Set exercise.
Please return the full listing below without altering anything.

Supplied material.
* Begin *
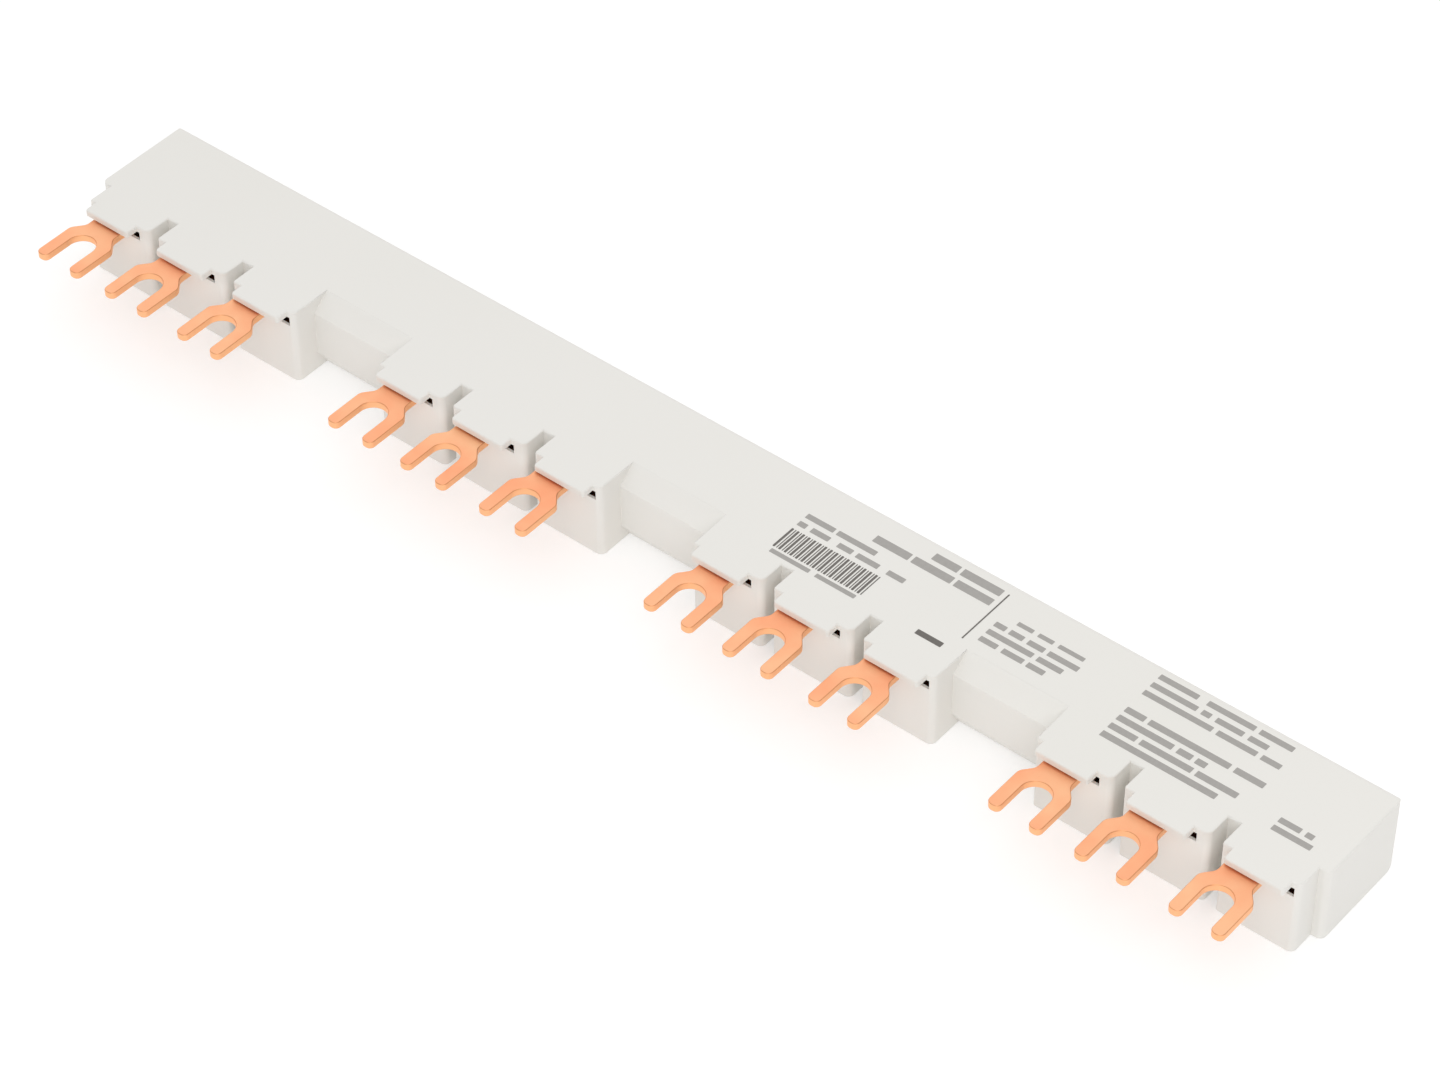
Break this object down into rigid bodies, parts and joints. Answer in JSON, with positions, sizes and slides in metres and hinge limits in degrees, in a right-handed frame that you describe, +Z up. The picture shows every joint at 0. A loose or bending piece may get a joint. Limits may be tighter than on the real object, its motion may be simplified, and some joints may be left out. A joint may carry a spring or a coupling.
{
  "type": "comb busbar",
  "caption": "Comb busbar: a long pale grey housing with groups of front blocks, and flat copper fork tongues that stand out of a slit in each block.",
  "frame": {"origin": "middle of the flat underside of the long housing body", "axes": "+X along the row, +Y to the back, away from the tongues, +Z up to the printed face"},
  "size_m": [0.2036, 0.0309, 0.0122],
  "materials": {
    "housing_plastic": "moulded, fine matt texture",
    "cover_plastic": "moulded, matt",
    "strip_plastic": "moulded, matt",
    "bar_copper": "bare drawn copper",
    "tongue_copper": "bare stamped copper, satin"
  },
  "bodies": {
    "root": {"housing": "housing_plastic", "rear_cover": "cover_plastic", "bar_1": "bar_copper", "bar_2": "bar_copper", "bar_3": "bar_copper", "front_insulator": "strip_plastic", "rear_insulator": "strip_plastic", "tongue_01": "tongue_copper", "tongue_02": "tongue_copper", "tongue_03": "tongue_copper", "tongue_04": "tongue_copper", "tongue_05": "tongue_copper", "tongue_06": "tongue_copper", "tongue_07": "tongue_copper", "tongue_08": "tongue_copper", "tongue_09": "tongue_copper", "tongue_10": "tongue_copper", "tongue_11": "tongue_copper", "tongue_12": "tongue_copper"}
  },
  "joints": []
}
* End *
Written response.
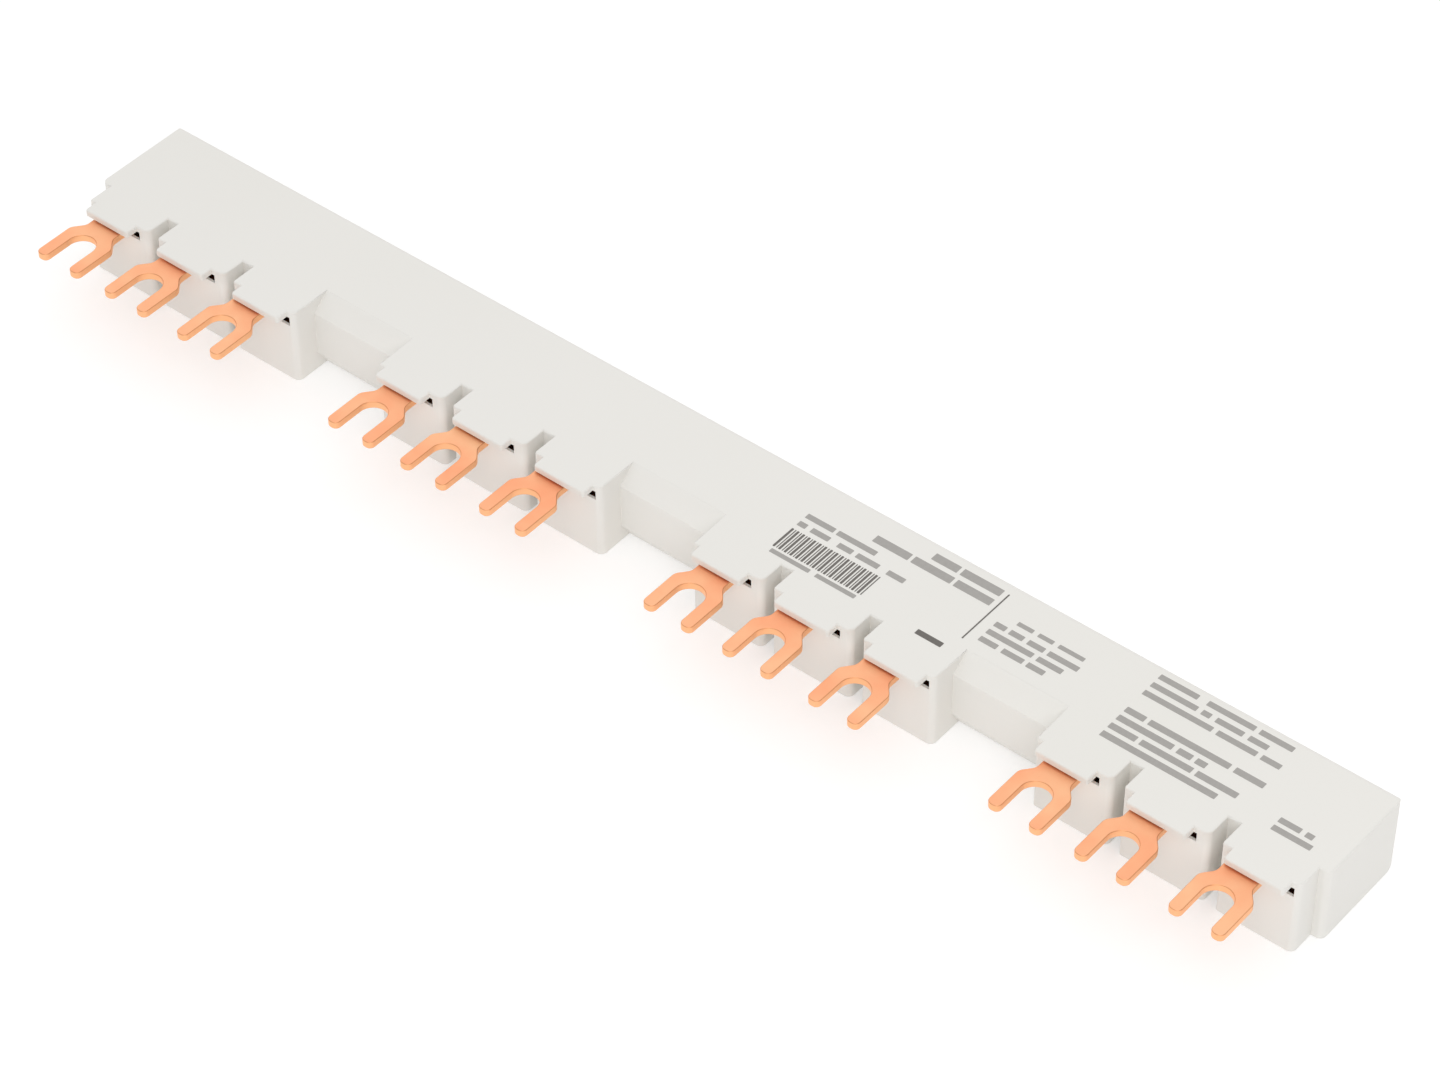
Break this object down into rigid bodies, parts and joints. Answer in JSON, with positions, sizes and slides in metres and hinge limits in degrees, in a right-handed frame that you describe, +Z up. The picture shows every joint at 0. A loose or bending piece may get a joint. Limits may be tighter than on the real object, its motion may be simplified, and some joints may be left out. A joint may carry a spring or a coupling.
{
  "type": "comb busbar",
  "caption": "Comb busbar: a long pale grey housing with groups of front blocks, and flat copper fork tongues that stand out of a slit in each block.",
  "frame": {"origin": "middle of the flat underside of the long housing body", "axes": "+X along the row, +Y to the back, away from the tongues, +Z up to the printed face"},
  "size_m": [0.2036, 0.0309, 0.0122],
  "materials": {
    "housing_plastic": "moulded, fine matt texture",
    "cover_plastic": "moulded, matt",
    "strip_plastic": "moulded, matt",
    "bar_copper": "bare drawn copper",
    "tongue_copper": "bare stamped copper, satin"
  },
  "bodies": {
    "root": {"housing": "housing_plastic", "rear_cover": "cover_plastic", "bar_1": "bar_copper", "bar_2": "bar_copper", "bar_3": "bar_copper", "front_insulator": "strip_plastic", "rear_insulator": "strip_plastic", "tongue_01": "tongue_copper", "tongue_02": "tongue_copper", "tongue_03": "tongue_copper", "tongue_04": "tongue_copper", "tongue_05": "tongue_copper", "tongue_06": "tongue_copper", "tongue_07": "tongue_copper", "tongue_08": "tongue_copper", "tongue_09": "tongue_copper", "tongue_10": "tongue_copper", "tongue_11": "tongue_copper", "tongue_12": "tongue_copper"}
  },
  "joints": []
}